▶ [Work to complete]: Each line should be copied exactly.

▶ [Given data]:
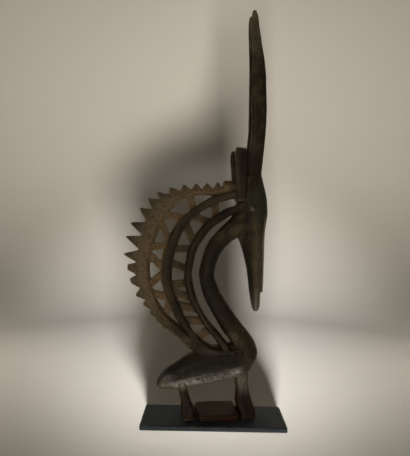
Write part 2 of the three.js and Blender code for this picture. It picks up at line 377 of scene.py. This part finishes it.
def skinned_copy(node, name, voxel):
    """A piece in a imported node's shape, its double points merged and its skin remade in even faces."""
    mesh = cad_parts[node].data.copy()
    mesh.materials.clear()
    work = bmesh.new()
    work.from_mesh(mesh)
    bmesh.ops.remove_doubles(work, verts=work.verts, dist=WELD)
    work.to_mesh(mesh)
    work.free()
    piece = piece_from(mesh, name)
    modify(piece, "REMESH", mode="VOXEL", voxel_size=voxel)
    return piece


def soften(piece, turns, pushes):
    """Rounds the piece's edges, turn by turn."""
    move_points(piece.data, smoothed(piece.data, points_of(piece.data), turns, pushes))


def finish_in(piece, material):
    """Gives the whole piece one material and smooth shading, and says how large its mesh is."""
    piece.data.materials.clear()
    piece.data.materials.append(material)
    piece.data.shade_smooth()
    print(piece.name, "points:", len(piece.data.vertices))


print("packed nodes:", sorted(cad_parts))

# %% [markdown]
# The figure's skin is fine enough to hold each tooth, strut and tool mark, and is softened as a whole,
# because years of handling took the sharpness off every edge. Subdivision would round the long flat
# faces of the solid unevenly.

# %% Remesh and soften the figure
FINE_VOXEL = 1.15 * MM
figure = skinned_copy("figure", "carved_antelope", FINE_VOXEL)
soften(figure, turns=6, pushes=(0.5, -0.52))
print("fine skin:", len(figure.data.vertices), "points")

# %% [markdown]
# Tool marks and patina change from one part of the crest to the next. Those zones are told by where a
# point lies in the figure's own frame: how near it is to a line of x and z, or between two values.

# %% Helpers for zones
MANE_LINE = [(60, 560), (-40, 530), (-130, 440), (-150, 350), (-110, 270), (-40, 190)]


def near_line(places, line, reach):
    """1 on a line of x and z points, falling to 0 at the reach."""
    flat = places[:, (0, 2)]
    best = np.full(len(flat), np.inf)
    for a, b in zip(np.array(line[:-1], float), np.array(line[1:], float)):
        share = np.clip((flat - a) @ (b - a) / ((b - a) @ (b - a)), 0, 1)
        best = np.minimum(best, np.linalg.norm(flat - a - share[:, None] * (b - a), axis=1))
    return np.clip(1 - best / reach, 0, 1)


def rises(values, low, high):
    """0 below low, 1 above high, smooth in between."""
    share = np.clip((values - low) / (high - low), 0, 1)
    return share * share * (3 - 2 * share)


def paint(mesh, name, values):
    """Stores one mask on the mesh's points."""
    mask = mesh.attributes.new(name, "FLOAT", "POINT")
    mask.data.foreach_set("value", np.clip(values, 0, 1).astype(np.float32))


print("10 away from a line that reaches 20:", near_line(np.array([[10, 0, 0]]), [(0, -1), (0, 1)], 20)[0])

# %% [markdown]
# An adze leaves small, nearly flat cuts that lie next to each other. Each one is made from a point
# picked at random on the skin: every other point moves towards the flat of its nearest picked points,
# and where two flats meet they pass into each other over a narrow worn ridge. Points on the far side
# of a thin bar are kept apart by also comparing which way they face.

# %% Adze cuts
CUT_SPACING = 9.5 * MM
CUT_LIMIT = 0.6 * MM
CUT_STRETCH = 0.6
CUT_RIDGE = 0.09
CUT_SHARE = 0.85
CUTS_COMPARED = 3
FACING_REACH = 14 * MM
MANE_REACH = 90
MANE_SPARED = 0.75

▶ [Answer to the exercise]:
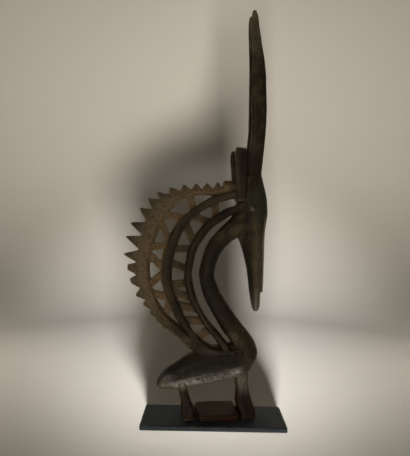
Write part 2 of the three.js and Blender code for this picture. It picks up at line 377 of scene.py. This part finishes it.
def skinned_copy(node, name, voxel):
    """A piece in a imported node's shape, its double points merged and its skin remade in even faces."""
    mesh = cad_parts[node].data.copy()
    mesh.materials.clear()
    work = bmesh.new()
    work.from_mesh(mesh)
    bmesh.ops.remove_doubles(work, verts=work.verts, dist=WELD)
    work.to_mesh(mesh)
    work.free()
    piece = piece_from(mesh, name)
    modify(piece, "REMESH", mode="VOXEL", voxel_size=voxel)
    return piece


def soften(piece, turns, pushes):
    """Rounds the piece's edges, turn by turn."""
    move_points(piece.data, smoothed(piece.data, points_of(piece.data), turns, pushes))


def finish_in(piece, material):
    """Gives the whole piece one material and smooth shading, and says how large its mesh is."""
    piece.data.materials.clear()
    piece.data.materials.append(material)
    piece.data.shade_smooth()
    print(piece.name, "points:", len(piece.data.vertices))


print("packed nodes:", sorted(cad_parts))

# %% [markdown]
# The figure's skin is fine enough to hold each tooth, strut and tool mark, and is softened as a whole,
# because years of handling took the sharpness off every edge. Subdivision would round the long flat
# faces of the solid unevenly.

# %% Remesh and soften the figure
FINE_VOXEL = 1.15 * MM
figure = skinned_copy("figure", "carved_antelope", FINE_VOXEL)
soften(figure, turns=6, pushes=(0.5, -0.52))
print("fine skin:", len(figure.data.vertices), "points")

# %% [markdown]
# Tool marks and patina change from one part of the crest to the next. Those zones are told by where a
# point lies in the figure's own frame: how near it is to a line of x and z, or between two values.

# %% Helpers for zones
MANE_LINE = [(60, 560), (-40, 530), (-130, 440), (-150, 350), (-110, 270), (-40, 190)]


def near_line(places, line, reach):
    """1 on a line of x and z points, falling to 0 at the reach."""
    flat = places[:, (0, 2)]
    best = np.full(len(flat), np.inf)
    for a, b in zip(np.array(line[:-1], float), np.array(line[1:], float)):
        share = np.clip((flat - a) @ (b - a) / ((b - a) @ (b - a)), 0, 1)
        best = np.minimum(best, np.linalg.norm(flat - a - share[:, None] * (b - a), axis=1))
    return np.clip(1 - best / reach, 0, 1)


def rises(values, low, high):
    """0 below low, 1 above high, smooth in between."""
    share = np.clip((values - low) / (high - low), 0, 1)
    return share * share * (3 - 2 * share)


def paint(mesh, name, values):
    """Stores one mask on the mesh's points."""
    mask = mesh.attributes.new(name, "FLOAT", "POINT")
    mask.data.foreach_set("value", np.clip(values, 0, 1).astype(np.float32))


print("10 away from a line that reaches 20:", near_line(np.array([[10, 0, 0]]), [(0, -1), (0, 1)], 20)[0])

# %% [markdown]
# An adze leaves small, nearly flat cuts that lie next to each other. Each one is made from a point
# picked at random on the skin: every other point moves towards the flat of its nearest picked points,
# and where two flats meet they pass into each other over a narrow worn ridge. Points on the far side
# of a thin bar are kept apart by also comparing which way they face.

# %% Adze cuts
CUT_SPACING = 9.5 * MM
CUT_LIMIT = 0.6 * MM
CUT_STRETCH = 0.6
CUT_RIDGE = 0.09
CUT_SHARE = 0.85
CUTS_COMPARED = 3
FACING_REACH = 14 * MM
MANE_REACH = 90
MANE_SPARED = 0.75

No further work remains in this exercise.